The request>
Count the lines that include the string "pose", and give only that number.

Records for processing>
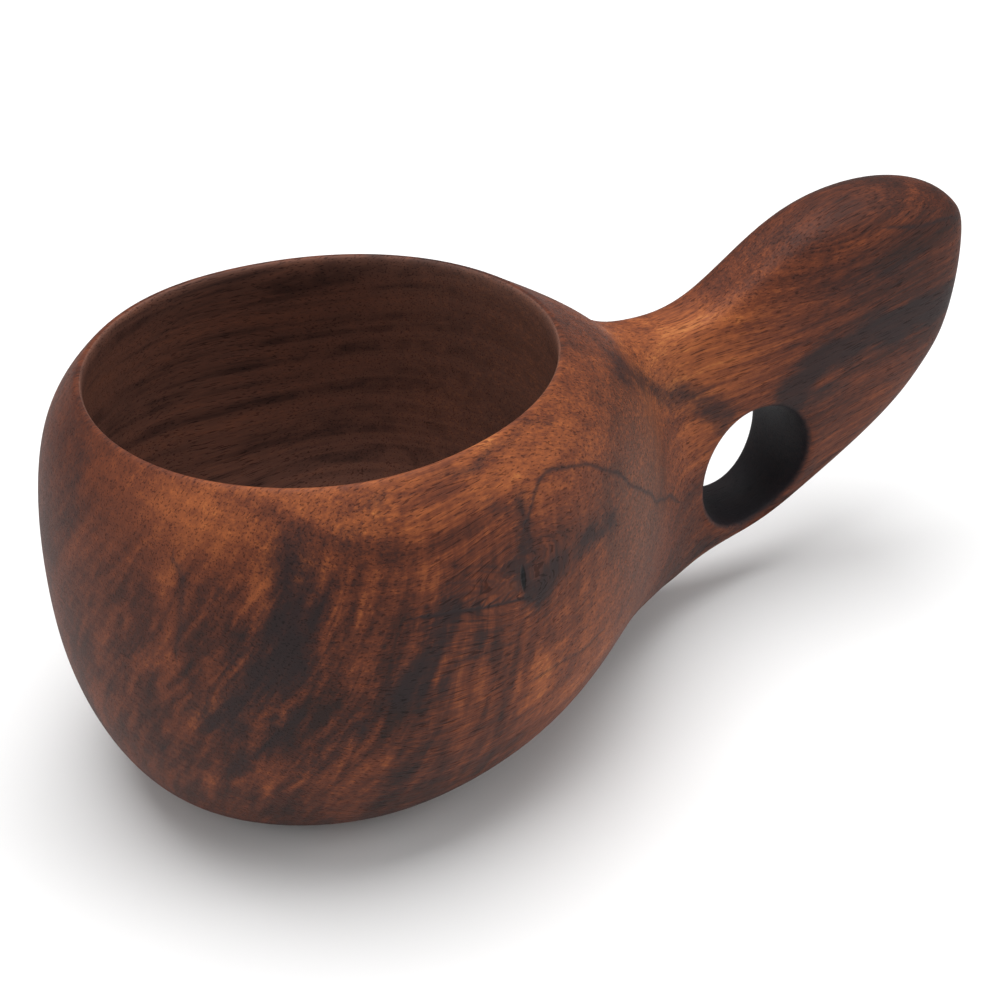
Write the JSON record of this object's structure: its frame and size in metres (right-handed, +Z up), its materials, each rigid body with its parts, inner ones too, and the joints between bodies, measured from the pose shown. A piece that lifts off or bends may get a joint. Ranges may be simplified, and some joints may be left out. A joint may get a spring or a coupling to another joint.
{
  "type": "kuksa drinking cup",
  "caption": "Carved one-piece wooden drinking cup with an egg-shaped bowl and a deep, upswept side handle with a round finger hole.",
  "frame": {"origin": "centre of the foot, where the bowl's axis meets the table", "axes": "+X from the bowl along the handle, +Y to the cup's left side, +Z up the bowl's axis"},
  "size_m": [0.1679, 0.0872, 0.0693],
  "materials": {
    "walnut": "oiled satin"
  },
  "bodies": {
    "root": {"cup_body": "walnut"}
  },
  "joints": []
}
* * *
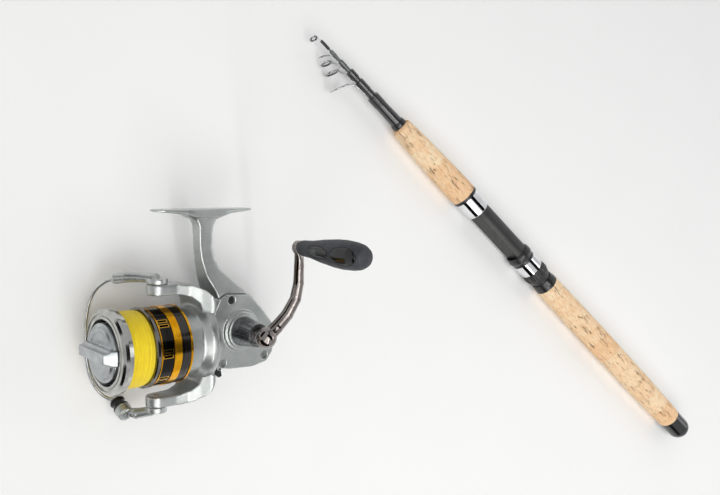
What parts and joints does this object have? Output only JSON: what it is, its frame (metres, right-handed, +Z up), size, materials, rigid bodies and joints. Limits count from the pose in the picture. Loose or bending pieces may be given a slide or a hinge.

Written reply>
2